# [Exercise]
Gather, from the data below, each line in which the word "that" occurs.

.....

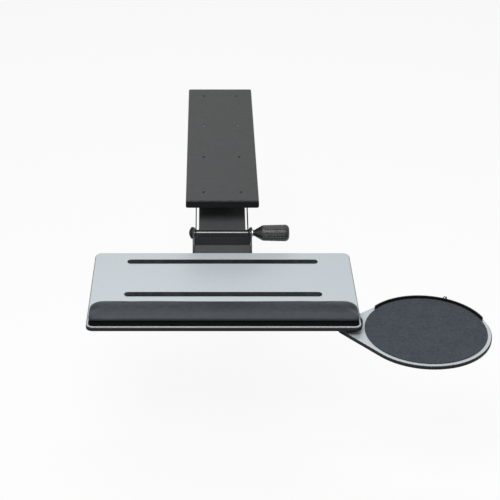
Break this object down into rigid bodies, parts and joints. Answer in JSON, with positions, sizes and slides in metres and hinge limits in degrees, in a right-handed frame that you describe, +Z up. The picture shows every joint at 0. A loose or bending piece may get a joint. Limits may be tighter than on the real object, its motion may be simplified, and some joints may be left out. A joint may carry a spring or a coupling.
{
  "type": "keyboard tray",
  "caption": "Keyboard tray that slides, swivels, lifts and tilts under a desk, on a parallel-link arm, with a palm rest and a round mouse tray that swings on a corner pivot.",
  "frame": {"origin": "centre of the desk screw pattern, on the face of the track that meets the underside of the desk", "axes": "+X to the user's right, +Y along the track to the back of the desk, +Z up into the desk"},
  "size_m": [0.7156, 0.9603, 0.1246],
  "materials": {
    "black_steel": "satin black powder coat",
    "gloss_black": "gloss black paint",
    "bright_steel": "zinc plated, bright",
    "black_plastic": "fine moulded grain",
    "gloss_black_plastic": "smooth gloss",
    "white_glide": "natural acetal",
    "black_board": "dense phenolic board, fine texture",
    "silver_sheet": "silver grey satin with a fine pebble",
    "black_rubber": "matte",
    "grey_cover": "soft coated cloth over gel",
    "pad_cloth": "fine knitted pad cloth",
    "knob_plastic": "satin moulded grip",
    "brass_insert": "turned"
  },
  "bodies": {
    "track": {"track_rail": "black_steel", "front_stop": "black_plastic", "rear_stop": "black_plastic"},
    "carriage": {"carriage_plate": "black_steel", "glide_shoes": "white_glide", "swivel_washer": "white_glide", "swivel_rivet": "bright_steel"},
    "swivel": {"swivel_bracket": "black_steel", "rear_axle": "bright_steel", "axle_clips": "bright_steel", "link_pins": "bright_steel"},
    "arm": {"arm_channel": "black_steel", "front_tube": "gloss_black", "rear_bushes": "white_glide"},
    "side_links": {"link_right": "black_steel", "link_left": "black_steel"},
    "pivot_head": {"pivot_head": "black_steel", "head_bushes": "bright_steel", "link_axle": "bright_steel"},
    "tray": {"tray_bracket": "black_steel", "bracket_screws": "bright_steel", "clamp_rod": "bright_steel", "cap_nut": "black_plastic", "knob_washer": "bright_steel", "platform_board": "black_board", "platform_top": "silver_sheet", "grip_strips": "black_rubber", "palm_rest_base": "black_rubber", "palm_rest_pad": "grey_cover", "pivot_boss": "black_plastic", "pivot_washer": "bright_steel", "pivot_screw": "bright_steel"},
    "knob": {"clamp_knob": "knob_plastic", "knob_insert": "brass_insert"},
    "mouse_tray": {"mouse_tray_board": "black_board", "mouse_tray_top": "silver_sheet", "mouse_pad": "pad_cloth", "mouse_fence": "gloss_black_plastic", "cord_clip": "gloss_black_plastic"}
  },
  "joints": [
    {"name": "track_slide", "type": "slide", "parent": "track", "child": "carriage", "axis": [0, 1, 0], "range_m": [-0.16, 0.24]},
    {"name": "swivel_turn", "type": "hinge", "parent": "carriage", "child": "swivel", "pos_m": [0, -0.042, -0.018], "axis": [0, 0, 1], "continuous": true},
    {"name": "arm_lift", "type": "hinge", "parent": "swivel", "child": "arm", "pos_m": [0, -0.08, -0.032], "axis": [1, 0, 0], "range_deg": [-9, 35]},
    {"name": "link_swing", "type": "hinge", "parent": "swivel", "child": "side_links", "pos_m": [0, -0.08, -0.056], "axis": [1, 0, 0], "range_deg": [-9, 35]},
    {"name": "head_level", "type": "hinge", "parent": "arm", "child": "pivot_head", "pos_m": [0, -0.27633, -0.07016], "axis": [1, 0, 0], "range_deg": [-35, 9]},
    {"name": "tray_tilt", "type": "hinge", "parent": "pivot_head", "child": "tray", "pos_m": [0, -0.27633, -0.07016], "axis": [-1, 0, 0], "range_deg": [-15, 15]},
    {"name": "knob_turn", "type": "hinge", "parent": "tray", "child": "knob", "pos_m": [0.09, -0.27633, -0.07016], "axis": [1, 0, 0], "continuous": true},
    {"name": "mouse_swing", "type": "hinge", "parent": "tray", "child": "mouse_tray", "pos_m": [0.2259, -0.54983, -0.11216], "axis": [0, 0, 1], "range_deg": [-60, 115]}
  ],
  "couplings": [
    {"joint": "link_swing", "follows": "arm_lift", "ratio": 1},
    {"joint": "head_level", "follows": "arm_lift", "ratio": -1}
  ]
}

.....

# [Response]
Break this object down into rigid bodies, parts and joints. Answer in JSON, with positions, sizes and slides in metres and hinge limits in degrees, in a right-handed frame that you describe, +Z up. The picture shows every joint at 0. A loose or bending piece may get a joint. Limits may be tighter than on the real object, its motion may be simplified, and some joints may be left out. A joint may carry a spring or a coupling.
  "caption": "Keyboard tray that slides, swivels, lifts and tilts under a desk, on a parallel-link arm, with a palm rest and a round mouse tray that swings on a corner pivot.",
  "frame": {"origin": "centre of the desk screw pattern, on the face of the track that meets the underside of the desk", "axes": "+X to the user's right, +Y along the track to the back of the desk, +Z up into the desk"},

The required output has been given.